Restate, word for word, every line of the data.

→ Given data:
— begin —
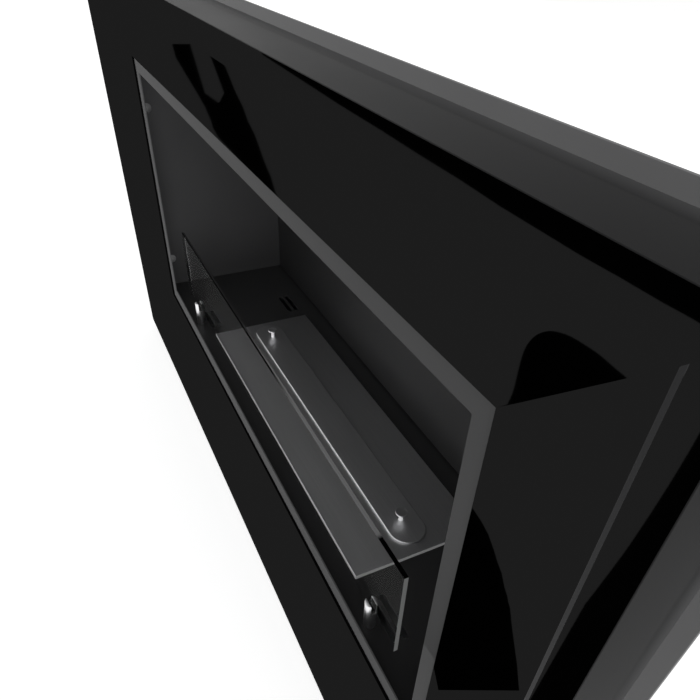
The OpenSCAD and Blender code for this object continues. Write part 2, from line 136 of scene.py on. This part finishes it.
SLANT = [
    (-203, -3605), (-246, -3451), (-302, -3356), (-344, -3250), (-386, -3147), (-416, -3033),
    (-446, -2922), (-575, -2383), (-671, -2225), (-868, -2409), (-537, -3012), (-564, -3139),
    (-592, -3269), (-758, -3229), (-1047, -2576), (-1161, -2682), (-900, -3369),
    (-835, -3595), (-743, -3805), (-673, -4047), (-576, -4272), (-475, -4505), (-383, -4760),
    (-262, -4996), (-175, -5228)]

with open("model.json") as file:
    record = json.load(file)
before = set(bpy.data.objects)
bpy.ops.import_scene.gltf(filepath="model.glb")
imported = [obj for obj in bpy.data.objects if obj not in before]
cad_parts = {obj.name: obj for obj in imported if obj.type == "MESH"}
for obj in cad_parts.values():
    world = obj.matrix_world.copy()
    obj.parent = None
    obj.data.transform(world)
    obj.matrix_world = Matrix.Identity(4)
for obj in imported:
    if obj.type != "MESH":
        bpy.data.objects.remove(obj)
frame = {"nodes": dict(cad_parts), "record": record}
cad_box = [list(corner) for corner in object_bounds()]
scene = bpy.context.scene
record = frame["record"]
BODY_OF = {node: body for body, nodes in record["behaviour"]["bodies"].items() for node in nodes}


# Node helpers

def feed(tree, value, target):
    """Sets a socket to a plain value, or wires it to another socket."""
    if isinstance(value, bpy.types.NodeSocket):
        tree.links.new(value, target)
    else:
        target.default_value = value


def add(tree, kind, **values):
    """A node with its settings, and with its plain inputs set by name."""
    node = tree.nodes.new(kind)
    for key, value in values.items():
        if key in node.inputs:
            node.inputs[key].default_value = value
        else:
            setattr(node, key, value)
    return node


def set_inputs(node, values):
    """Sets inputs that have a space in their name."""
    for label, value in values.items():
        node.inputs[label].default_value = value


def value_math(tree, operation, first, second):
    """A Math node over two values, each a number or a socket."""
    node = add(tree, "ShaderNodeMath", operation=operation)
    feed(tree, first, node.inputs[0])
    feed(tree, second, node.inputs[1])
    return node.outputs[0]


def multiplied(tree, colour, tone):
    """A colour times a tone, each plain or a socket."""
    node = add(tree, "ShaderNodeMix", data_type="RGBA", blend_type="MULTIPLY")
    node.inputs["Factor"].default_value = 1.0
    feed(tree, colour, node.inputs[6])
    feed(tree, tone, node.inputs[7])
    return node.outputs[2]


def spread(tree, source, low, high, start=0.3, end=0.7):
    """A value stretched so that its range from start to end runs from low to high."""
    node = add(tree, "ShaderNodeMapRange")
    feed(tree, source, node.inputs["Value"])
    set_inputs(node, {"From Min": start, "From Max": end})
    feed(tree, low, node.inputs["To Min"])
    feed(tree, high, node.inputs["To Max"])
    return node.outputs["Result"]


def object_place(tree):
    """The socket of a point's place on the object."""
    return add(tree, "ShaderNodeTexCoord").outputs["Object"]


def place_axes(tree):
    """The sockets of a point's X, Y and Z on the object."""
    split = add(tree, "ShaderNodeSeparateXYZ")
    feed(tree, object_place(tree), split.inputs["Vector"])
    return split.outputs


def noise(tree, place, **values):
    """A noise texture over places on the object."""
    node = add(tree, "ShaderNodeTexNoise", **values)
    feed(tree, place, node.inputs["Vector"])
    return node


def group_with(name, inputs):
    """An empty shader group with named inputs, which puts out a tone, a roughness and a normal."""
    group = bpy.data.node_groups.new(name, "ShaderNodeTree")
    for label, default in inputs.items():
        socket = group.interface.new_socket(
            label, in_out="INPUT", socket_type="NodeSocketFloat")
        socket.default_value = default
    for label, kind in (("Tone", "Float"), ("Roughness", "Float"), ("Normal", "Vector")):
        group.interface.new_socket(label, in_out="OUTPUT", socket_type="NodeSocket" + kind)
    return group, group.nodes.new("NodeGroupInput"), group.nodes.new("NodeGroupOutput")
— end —
→ Finished answer:
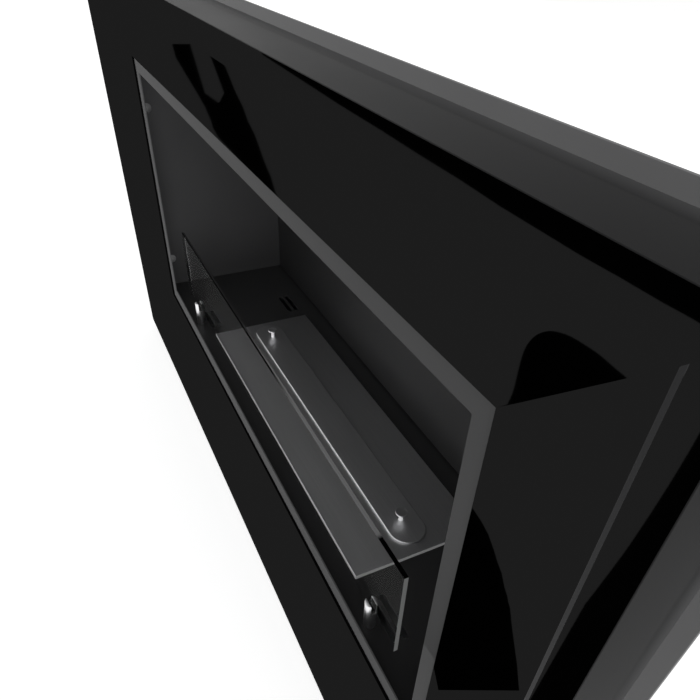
The OpenSCAD and Blender code for this object continues. Write part 2, from line 136 of scene.py on. This part finishes it.
SLANT = [
    (-203, -3605), (-246, -3451), (-302, -3356), (-344, -3250), (-386, -3147), (-416, -3033),
    (-446, -2922), (-575, -2383), (-671, -2225), (-868, -2409), (-537, -3012), (-564, -3139),
    (-592, -3269), (-758, -3229), (-1047, -2576), (-1161, -2682), (-900, -3369),
    (-835, -3595), (-743, -3805), (-673, -4047), (-576, -4272), (-475, -4505), (-383, -4760),
    (-262, -4996), (-175, -5228)]

with open("model.json") as file:
    record = json.load(file)
before = set(bpy.data.objects)
bpy.ops.import_scene.gltf(filepath="model.glb")
imported = [obj for obj in bpy.data.objects if obj not in before]
cad_parts = {obj.name: obj for obj in imported if obj.type == "MESH"}
for obj in cad_parts.values():
    world = obj.matrix_world.copy()
    obj.parent = None
    obj.data.transform(world)
    obj.matrix_world = Matrix.Identity(4)
for obj in imported:
    if obj.type != "MESH":
        bpy.data.objects.remove(obj)
frame = {"nodes": dict(cad_parts), "record": record}
cad_box = [list(corner) for corner in object_bounds()]
scene = bpy.context.scene
record = frame["record"]
BODY_OF = {node: body for body, nodes in record["behaviour"]["bodies"].items() for node in nodes}


# Node helpers

def feed(tree, value, target):
    """Sets a socket to a plain value, or wires it to another socket."""
    if isinstance(value, bpy.types.NodeSocket):
        tree.links.new(value, target)
    else:
        target.default_value = value


def add(tree, kind, **values):
    """A node with its settings, and with its plain inputs set by name."""
    node = tree.nodes.new(kind)
    for key, value in values.items():
        if key in node.inputs:
            node.inputs[key].default_value = value
        else:
            setattr(node, key, value)
    return node


def set_inputs(node, values):
    """Sets inputs that have a space in their name."""
    for label, value in values.items():
        node.inputs[label].default_value = value


def value_math(tree, operation, first, second):
    """A Math node over two values, each a number or a socket."""
    node = add(tree, "ShaderNodeMath", operation=operation)
    feed(tree, first, node.inputs[0])
    feed(tree, second, node.inputs[1])
    return node.outputs[0]


def multiplied(tree, colour, tone):
    """A colour times a tone, each plain or a socket."""
    node = add(tree, "ShaderNodeMix", data_type="RGBA", blend_type="MULTIPLY")
    node.inputs["Factor"].default_value = 1.0
    feed(tree, colour, node.inputs[6])
    feed(tree, tone, node.inputs[7])
    return node.outputs[2]


def spread(tree, source, low, high, start=0.3, end=0.7):
    """A value stretched so that its range from start to end runs from low to high."""
    node = add(tree, "ShaderNodeMapRange")
    feed(tree, source, node.inputs["Value"])
    set_inputs(node, {"From Min": start, "From Max": end})
    feed(tree, low, node.inputs["To Min"])
    feed(tree, high, node.inputs["To Max"])
    return node.outputs["Result"]


def object_place(tree):
    """The socket of a point's place on the object."""
    return add(tree, "ShaderNodeTexCoord").outputs["Object"]


def place_axes(tree):
    """The sockets of a point's X, Y and Z on the object."""
    split = add(tree, "ShaderNodeSeparateXYZ")
    feed(tree, object_place(tree), split.inputs["Vector"])
    return split.outputs


def noise(tree, place, **values):
    """A noise texture over places on the object."""
    node = add(tree, "ShaderNodeTexNoise", **values)
    feed(tree, place, node.inputs["Vector"])
    return node


def group_with(name, inputs):
    """An empty shader group with named inputs, which puts out a tone, a roughness and a normal."""
    group = bpy.data.node_groups.new(name, "ShaderNodeTree")
    for label, default in inputs.items():
        socket = group.interface.new_socket(
            label, in_out="INPUT", socket_type="NodeSocketFloat")
        socket.default_value = default
    for label, kind in (("Tone", "Float"), ("Roughness", "Float"), ("Normal", "Vector")):
        group.interface.new_socket(label, in_out="OUTPUT", socket_type="NodeSocket" + kind)
    return group, group.nodes.new("NodeGroupInput"), group.nodes.new("NodeGroupOutput")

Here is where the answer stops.